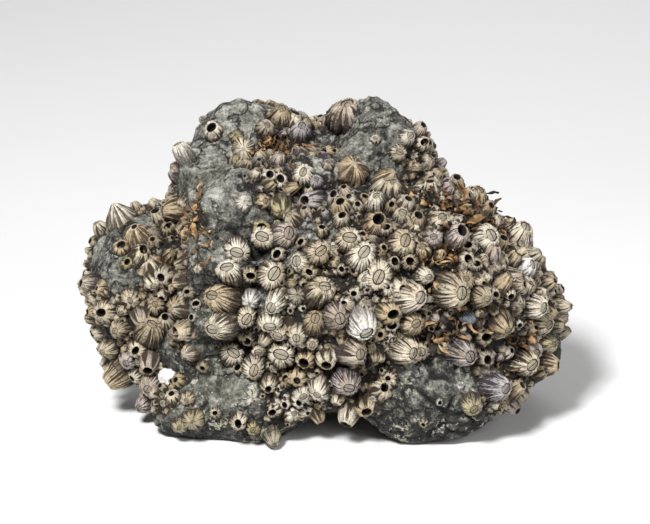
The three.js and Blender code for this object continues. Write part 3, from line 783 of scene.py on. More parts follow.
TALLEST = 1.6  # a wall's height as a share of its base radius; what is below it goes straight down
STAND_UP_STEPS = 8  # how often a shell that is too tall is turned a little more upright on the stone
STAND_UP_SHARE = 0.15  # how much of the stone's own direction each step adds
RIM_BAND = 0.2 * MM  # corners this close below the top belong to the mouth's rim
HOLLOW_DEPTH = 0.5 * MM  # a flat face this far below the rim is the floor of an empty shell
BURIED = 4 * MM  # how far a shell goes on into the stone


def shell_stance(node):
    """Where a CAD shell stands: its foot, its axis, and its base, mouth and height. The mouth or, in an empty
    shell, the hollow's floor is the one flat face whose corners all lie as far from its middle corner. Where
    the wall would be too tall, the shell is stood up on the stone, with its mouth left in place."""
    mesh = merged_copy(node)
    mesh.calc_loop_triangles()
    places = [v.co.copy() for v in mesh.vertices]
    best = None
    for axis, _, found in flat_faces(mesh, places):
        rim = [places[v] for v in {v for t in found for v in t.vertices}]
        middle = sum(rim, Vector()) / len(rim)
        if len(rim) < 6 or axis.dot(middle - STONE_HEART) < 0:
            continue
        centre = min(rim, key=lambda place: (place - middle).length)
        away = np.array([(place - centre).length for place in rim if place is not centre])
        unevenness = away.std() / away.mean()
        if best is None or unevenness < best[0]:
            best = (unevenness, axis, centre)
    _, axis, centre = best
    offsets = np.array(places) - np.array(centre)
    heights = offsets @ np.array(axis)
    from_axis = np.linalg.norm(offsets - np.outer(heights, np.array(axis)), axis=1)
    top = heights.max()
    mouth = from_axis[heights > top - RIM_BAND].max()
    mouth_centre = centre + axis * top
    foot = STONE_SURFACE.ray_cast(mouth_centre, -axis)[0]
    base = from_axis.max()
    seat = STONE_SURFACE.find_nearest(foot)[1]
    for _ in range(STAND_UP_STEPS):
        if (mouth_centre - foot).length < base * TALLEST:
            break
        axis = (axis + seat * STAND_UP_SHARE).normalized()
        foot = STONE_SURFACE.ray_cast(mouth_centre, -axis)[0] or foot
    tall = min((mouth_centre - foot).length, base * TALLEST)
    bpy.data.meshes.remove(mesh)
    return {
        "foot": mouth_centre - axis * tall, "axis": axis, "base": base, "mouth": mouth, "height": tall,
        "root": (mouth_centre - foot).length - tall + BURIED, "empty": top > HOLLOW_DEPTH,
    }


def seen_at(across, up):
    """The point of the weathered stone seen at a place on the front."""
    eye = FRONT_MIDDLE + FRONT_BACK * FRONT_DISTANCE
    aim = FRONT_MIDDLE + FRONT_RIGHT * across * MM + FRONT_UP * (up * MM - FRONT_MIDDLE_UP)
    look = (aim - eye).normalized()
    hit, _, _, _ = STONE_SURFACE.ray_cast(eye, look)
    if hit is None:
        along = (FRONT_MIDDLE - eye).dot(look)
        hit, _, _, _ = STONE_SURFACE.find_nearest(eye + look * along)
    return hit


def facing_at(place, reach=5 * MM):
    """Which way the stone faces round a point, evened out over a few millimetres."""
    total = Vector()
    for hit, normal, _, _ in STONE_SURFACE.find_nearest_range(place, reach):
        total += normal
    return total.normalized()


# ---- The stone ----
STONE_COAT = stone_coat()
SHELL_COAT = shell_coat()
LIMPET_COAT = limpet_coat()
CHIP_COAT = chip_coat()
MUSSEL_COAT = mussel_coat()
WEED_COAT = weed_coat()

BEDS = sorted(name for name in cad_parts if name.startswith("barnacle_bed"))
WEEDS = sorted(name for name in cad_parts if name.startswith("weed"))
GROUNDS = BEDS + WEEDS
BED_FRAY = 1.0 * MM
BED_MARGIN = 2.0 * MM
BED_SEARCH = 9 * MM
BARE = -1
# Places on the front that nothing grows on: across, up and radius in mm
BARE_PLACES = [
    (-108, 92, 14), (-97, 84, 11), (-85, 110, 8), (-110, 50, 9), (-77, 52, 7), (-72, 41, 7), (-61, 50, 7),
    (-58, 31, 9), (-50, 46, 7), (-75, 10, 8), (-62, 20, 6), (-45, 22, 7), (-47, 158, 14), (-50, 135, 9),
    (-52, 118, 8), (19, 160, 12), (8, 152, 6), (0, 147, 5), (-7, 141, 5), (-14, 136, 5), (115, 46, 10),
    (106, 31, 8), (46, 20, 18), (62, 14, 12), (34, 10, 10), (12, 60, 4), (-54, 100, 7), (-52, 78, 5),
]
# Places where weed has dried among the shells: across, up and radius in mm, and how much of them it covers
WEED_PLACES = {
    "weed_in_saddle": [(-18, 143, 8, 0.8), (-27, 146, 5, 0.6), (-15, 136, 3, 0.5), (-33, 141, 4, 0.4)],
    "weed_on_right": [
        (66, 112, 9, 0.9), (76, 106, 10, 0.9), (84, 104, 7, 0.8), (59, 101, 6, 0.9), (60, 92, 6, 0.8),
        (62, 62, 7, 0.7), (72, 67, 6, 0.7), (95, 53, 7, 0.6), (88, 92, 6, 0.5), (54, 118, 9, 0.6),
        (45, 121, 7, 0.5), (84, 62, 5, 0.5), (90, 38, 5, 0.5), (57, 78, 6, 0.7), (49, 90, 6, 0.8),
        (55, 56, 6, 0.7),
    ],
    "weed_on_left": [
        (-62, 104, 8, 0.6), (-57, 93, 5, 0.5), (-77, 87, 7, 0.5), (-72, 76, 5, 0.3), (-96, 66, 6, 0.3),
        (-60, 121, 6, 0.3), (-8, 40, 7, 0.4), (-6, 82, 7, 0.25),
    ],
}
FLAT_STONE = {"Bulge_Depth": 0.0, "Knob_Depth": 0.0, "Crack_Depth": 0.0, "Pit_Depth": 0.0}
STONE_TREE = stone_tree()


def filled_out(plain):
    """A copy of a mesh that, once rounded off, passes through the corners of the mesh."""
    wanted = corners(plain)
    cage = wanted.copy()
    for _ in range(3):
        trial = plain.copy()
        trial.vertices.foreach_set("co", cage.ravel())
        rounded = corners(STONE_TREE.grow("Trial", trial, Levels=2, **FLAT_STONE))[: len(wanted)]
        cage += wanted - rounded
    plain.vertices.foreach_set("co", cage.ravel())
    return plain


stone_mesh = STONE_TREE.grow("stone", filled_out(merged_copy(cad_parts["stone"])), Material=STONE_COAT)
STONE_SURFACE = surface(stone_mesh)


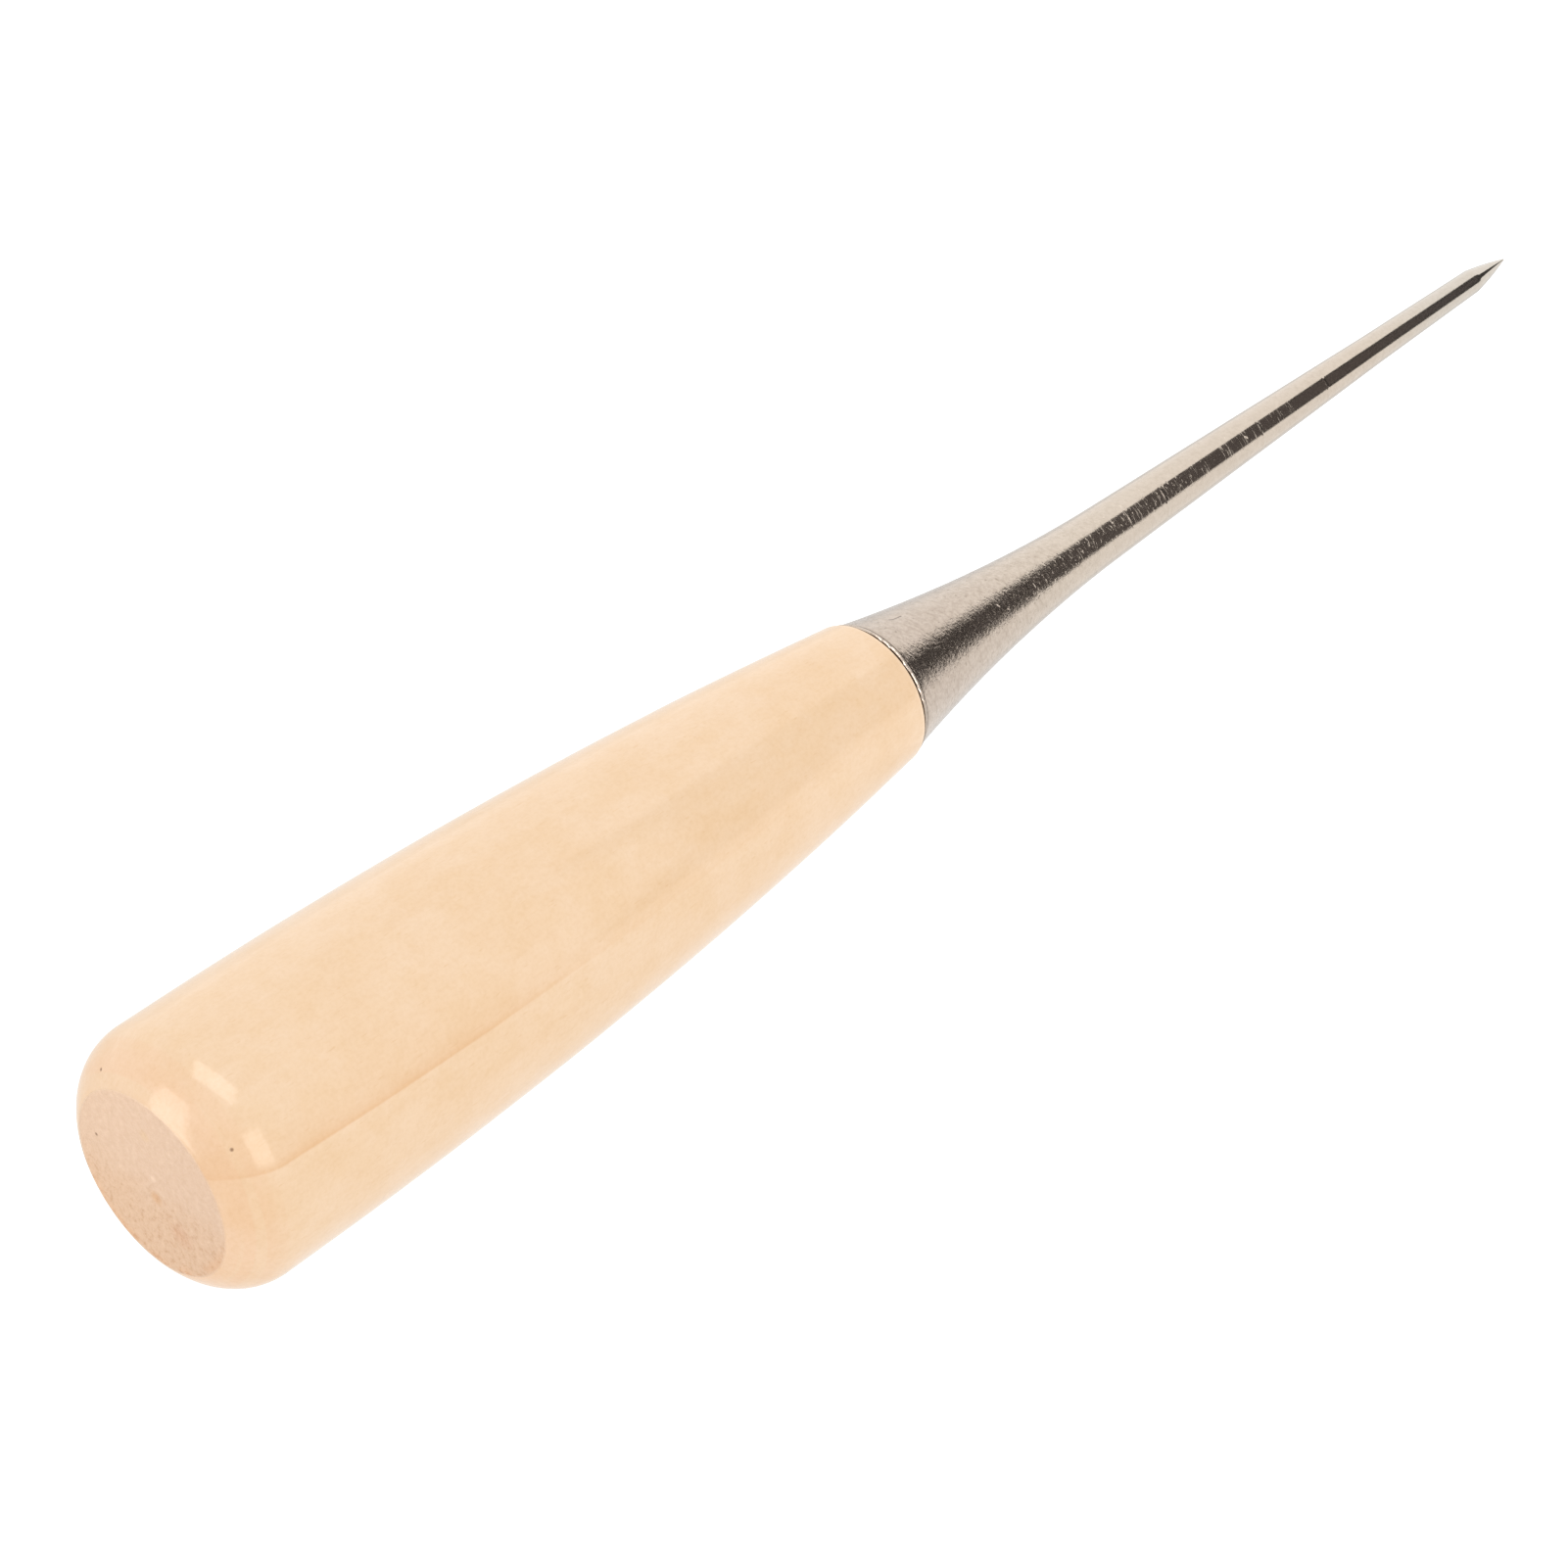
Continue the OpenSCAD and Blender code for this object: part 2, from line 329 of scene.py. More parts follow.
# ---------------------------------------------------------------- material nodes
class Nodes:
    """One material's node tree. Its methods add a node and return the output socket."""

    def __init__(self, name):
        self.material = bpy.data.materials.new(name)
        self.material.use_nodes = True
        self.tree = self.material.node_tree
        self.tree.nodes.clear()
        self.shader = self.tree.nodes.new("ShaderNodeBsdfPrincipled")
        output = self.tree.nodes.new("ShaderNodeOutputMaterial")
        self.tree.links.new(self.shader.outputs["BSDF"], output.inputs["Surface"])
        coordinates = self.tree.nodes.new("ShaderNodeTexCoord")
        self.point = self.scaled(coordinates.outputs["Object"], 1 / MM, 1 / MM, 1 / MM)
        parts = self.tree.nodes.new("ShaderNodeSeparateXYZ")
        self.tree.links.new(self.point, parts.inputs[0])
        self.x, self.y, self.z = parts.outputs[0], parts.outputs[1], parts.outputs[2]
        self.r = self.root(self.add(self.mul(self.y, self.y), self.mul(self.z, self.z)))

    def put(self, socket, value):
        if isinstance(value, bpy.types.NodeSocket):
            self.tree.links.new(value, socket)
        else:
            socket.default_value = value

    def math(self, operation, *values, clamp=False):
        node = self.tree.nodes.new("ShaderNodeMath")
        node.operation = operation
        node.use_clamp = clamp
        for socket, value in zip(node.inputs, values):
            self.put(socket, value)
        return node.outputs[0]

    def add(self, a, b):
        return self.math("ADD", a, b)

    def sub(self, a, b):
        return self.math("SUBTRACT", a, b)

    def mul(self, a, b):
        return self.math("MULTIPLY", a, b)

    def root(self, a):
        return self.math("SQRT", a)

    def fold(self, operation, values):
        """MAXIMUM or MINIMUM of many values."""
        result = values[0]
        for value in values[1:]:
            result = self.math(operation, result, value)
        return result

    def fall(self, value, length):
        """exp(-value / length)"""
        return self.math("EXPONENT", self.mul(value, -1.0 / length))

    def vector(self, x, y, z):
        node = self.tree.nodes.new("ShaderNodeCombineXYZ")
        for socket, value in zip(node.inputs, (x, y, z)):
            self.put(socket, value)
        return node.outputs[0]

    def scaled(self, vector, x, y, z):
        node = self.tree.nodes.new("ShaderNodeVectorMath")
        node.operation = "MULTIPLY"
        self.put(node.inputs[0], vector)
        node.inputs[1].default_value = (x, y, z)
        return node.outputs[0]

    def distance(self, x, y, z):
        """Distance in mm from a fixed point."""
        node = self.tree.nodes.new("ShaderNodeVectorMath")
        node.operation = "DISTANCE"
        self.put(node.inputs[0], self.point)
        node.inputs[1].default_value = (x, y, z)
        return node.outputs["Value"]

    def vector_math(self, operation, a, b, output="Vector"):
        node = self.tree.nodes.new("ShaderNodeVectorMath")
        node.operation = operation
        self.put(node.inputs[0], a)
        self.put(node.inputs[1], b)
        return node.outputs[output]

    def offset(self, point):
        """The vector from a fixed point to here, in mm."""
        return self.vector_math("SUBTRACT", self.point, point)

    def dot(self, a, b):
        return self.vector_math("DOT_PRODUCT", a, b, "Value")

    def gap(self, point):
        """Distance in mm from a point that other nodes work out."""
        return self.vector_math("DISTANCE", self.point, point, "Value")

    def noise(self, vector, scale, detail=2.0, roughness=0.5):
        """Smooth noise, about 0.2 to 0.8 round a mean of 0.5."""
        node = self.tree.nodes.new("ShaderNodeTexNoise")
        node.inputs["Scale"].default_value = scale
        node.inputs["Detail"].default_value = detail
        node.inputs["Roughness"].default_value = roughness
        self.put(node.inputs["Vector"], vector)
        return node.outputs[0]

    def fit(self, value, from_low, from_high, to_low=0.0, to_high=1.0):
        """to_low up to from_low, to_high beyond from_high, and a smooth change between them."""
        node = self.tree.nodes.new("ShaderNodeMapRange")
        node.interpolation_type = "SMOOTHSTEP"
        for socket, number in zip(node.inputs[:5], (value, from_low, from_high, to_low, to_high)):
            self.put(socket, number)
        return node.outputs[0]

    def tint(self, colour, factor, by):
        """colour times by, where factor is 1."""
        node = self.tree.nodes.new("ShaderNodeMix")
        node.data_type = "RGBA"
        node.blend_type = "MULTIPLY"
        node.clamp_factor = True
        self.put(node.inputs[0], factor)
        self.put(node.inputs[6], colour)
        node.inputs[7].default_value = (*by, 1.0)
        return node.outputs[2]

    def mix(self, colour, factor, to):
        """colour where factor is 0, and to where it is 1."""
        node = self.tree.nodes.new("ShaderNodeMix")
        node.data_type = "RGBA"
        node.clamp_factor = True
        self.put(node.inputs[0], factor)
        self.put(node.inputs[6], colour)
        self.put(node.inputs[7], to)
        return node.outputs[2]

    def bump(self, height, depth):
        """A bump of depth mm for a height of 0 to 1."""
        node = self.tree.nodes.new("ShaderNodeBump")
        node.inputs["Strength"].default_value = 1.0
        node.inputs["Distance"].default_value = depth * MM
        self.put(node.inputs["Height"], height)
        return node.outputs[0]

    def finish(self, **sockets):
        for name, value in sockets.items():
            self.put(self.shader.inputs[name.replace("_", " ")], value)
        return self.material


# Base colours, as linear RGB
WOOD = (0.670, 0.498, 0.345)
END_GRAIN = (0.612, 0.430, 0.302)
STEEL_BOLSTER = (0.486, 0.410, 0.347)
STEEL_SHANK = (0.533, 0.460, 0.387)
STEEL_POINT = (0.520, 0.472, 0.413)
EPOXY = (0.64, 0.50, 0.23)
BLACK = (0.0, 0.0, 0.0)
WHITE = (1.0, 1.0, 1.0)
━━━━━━
Problem requirements:
Extract the lines from the line with "Continue the OpenSCAD" through the line with "return result". Keep both of those lines, copy everything exactly, and add nothing.

Output for this exercise:
Continue the OpenSCAD and Blender code for this object: part 2, from line 329 of scene.py. More parts follow.
# ---------------------------------------------------------------- material nodes
class Nodes:
    """One material's node tree. Its methods add a node and return the output socket."""

    def __init__(self, name):
        self.material = bpy.data.materials.new(name)
        self.material.use_nodes = True
        self.tree = self.material.node_tree
        self.tree.nodes.clear()
        self.shader = self.tree.nodes.new("ShaderNodeBsdfPrincipled")
        output = self.tree.nodes.new("ShaderNodeOutputMaterial")
        self.tree.links.new(self.shader.outputs["BSDF"], output.inputs["Surface"])
        coordinates = self.tree.nodes.new("ShaderNodeTexCoord")
        self.point = self.scaled(coordinates.outputs["Object"], 1 / MM, 1 / MM, 1 / MM)
        parts = self.tree.nodes.new("ShaderNodeSeparateXYZ")
        self.tree.links.new(self.point, parts.inputs[0])
        self.x, self.y, self.z = parts.outputs[0], parts.outputs[1], parts.outputs[2]
        self.r = self.root(self.add(self.mul(self.y, self.y), self.mul(self.z, self.z)))

    def put(self, socket, value):
        if isinstance(value, bpy.types.NodeSocket):
            self.tree.links.new(value, socket)
        else:
            socket.default_value = value

    def math(self, operation, *values, clamp=False):
        node = self.tree.nodes.new("ShaderNodeMath")
        node.operation = operation
        node.use_clamp = clamp
        for socket, value in zip(node.inputs, values):
            self.put(socket, value)
        return node.outputs[0]

    def add(self, a, b):
        return self.math("ADD", a, b)

    def sub(self, a, b):
        return self.math("SUBTRACT", a, b)

    def mul(self, a, b):
        return self.math("MULTIPLY", a, b)

    def root(self, a):
        return self.math("SQRT", a)

    def fold(self, operation, values):
        """MAXIMUM or MINIMUM of many values."""
        result = values[0]
        for value in values[1:]:
            result = self.math(operation, result, value)
        return result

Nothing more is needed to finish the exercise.